§ **Problem to work on**: Print, exactly as they stand, the lines from the start of the listing to the line containing "overcut = 2.0", inclusive.

§ **Recorded data**:
==================================================

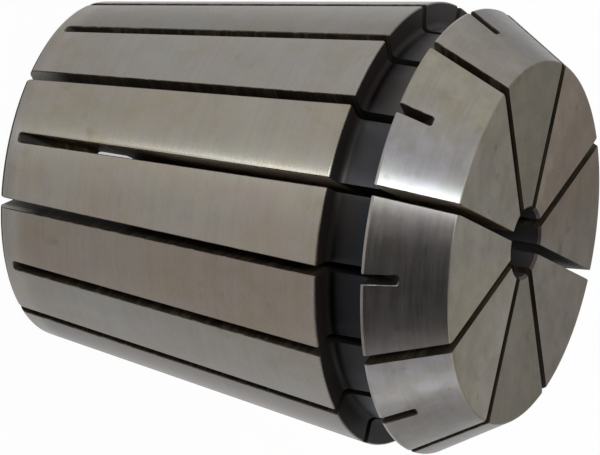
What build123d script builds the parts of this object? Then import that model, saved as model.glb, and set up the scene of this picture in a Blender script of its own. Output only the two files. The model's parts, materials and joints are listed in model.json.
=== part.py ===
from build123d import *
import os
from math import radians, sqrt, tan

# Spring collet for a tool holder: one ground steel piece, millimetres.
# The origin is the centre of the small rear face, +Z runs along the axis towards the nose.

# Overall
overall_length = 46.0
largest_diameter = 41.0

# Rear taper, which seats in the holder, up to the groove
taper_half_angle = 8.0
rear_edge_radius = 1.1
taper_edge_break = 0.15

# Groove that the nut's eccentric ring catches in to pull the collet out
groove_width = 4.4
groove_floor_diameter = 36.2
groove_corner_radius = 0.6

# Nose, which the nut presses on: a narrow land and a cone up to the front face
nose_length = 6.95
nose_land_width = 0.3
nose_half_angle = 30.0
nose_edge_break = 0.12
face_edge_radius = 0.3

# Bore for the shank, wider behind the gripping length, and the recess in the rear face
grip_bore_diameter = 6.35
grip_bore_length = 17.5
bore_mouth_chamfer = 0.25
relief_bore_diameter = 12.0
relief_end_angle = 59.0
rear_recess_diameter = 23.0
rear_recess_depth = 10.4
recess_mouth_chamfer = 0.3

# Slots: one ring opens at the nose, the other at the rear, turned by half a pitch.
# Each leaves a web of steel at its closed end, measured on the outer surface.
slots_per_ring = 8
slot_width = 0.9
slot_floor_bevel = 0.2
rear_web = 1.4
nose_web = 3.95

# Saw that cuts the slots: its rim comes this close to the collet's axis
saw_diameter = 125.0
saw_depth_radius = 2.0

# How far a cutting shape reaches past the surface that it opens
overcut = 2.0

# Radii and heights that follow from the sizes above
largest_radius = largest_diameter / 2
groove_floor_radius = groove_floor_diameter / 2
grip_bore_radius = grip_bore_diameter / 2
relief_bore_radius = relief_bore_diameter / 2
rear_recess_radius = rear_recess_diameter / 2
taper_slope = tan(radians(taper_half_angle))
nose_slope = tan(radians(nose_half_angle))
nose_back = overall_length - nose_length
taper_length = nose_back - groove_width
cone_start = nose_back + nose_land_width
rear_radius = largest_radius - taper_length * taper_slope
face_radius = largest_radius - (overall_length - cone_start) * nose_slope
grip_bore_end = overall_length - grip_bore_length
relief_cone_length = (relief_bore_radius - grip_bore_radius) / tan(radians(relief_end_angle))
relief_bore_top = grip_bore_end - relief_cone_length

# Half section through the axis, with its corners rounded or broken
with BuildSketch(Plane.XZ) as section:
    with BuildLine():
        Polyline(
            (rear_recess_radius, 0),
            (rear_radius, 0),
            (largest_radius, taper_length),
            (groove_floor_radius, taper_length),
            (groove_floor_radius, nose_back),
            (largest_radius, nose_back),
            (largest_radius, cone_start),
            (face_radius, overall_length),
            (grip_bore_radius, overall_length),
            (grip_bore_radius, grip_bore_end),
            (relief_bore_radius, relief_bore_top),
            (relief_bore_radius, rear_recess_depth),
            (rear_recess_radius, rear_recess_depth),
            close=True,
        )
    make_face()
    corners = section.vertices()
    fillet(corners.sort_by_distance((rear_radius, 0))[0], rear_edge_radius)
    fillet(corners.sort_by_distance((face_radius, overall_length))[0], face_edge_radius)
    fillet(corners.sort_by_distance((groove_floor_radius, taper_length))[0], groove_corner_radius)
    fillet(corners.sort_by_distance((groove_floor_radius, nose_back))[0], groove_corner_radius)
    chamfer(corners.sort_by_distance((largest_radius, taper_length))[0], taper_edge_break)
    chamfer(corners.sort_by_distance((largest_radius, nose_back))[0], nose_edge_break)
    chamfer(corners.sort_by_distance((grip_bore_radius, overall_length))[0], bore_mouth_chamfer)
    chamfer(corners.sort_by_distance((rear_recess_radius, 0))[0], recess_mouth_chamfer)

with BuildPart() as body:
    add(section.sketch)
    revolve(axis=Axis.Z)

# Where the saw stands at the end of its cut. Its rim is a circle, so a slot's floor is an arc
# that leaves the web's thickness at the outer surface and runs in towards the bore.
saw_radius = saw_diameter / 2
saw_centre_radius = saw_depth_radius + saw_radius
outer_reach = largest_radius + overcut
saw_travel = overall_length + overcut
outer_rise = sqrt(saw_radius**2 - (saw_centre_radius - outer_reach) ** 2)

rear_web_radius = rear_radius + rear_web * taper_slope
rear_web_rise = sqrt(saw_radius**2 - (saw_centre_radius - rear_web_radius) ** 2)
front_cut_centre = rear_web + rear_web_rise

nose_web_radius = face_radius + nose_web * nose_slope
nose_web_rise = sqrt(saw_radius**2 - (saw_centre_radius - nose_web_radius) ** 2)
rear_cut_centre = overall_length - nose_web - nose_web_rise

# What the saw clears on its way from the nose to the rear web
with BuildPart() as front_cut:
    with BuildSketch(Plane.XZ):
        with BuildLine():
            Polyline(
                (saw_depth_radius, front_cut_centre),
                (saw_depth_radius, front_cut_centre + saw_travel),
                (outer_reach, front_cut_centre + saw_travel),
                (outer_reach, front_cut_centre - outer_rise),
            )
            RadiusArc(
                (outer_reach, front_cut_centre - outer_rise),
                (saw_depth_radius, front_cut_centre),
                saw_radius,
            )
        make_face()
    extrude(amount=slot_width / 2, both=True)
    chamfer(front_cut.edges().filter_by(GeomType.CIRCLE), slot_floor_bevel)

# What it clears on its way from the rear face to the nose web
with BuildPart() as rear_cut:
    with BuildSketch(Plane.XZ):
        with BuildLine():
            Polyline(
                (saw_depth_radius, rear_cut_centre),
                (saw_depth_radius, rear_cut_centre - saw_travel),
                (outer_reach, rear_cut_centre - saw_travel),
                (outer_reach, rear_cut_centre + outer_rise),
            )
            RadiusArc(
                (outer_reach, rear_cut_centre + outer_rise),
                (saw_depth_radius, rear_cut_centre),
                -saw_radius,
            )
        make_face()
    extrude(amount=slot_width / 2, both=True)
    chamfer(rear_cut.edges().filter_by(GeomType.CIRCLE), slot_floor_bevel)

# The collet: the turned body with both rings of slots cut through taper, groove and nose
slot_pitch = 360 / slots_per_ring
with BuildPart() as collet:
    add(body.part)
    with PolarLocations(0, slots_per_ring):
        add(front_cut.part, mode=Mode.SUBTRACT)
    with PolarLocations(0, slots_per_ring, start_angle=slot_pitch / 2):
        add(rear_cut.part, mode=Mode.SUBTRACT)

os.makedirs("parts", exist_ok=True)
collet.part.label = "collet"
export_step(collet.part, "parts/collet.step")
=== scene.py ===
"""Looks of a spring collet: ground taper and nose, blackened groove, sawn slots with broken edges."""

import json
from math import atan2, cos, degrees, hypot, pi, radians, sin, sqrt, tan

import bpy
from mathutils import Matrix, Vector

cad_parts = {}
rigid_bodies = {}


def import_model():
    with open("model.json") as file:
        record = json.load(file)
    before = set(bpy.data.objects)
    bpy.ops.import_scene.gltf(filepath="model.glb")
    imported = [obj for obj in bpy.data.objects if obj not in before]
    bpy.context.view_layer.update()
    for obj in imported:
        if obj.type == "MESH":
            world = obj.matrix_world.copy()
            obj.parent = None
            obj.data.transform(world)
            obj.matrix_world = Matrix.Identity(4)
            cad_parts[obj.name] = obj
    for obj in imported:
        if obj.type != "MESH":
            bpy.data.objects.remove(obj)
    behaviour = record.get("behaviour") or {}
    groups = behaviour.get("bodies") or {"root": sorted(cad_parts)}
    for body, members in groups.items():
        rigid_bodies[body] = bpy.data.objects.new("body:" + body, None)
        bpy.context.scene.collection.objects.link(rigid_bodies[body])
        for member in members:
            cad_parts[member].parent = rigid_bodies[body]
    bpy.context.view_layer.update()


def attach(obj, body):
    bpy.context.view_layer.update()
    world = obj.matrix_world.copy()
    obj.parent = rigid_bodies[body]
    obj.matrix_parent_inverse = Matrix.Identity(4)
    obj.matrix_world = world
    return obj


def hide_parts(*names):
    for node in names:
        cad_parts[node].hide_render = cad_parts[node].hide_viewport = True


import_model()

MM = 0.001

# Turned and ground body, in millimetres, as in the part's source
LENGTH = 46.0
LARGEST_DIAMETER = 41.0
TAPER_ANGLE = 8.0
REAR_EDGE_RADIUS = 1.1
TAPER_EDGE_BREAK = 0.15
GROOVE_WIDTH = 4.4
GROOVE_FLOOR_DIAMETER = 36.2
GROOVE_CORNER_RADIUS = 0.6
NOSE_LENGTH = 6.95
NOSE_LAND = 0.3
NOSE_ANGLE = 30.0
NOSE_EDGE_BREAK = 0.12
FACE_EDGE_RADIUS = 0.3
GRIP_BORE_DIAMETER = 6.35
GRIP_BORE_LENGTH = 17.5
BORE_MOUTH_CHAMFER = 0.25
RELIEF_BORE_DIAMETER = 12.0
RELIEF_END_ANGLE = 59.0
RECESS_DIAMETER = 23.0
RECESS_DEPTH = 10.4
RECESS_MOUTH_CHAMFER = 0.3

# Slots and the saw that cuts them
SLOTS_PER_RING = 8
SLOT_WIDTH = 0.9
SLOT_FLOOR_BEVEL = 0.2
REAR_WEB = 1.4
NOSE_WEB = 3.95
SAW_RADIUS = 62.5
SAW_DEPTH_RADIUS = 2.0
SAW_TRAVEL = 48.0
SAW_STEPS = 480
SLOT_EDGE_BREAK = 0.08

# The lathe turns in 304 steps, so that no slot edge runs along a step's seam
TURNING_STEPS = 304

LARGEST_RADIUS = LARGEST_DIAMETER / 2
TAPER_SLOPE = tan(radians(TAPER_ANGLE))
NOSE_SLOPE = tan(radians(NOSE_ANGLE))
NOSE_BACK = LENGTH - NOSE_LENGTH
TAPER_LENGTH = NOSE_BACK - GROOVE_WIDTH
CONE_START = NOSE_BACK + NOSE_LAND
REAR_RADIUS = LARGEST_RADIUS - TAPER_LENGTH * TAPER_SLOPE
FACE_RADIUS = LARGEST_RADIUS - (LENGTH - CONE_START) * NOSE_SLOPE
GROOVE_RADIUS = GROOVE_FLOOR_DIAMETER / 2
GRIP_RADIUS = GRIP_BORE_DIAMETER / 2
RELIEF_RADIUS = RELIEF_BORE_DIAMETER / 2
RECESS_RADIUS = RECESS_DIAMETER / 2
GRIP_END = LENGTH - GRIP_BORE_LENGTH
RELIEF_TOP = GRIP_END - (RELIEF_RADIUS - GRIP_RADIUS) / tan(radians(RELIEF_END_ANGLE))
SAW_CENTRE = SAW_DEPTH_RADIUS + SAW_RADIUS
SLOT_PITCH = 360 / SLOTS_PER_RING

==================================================

§ **Solution to this problem**:
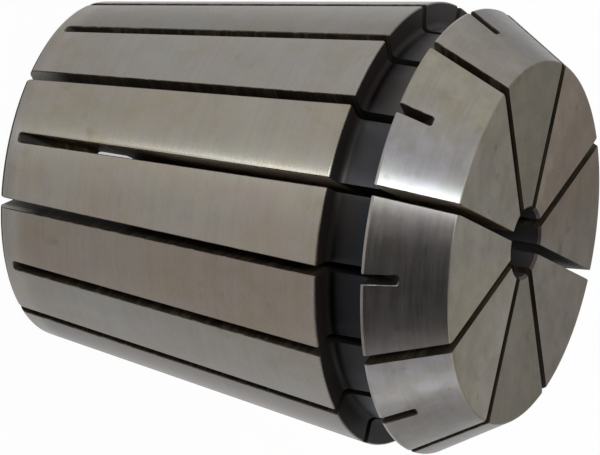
What build123d script builds the parts of this object? Then import that model, saved as model.glb, and set up the scene of this picture in a Blender script of its own. Output only the two files. The model's parts, materials and joints are listed in model.json.
=== part.py ===
from build123d import *
import os
from math import radians, sqrt, tan

# Spring collet for a tool holder: one ground steel piece, millimetres.
# The origin is the centre of the small rear face, +Z runs along the axis towards the nose.

# Overall
overall_length = 46.0
largest_diameter = 41.0

# Rear taper, which seats in the holder, up to the groove
taper_half_angle = 8.0
rear_edge_radius = 1.1
taper_edge_break = 0.15

# Groove that the nut's eccentric ring catches in to pull the collet out
groove_width = 4.4
groove_floor_diameter = 36.2
groove_corner_radius = 0.6

# Nose, which the nut presses on: a narrow land and a cone up to the front face
nose_length = 6.95
nose_land_width = 0.3
nose_half_angle = 30.0
nose_edge_break = 0.12
face_edge_radius = 0.3

# Bore for the shank, wider behind the gripping length, and the recess in the rear face
grip_bore_diameter = 6.35
grip_bore_length = 17.5
bore_mouth_chamfer = 0.25
relief_bore_diameter = 12.0
relief_end_angle = 59.0
rear_recess_diameter = 23.0
rear_recess_depth = 10.4
recess_mouth_chamfer = 0.3

# Slots: one ring opens at the nose, the other at the rear, turned by half a pitch.
# Each leaves a web of steel at its closed end, measured on the outer surface.
slots_per_ring = 8
slot_width = 0.9
slot_floor_bevel = 0.2
rear_web = 1.4
nose_web = 3.95

# Saw that cuts the slots: its rim comes this close to the collet's axis
saw_diameter = 125.0
saw_depth_radius = 2.0

# How far a cutting shape reaches past the surface that it opens
overcut = 2.0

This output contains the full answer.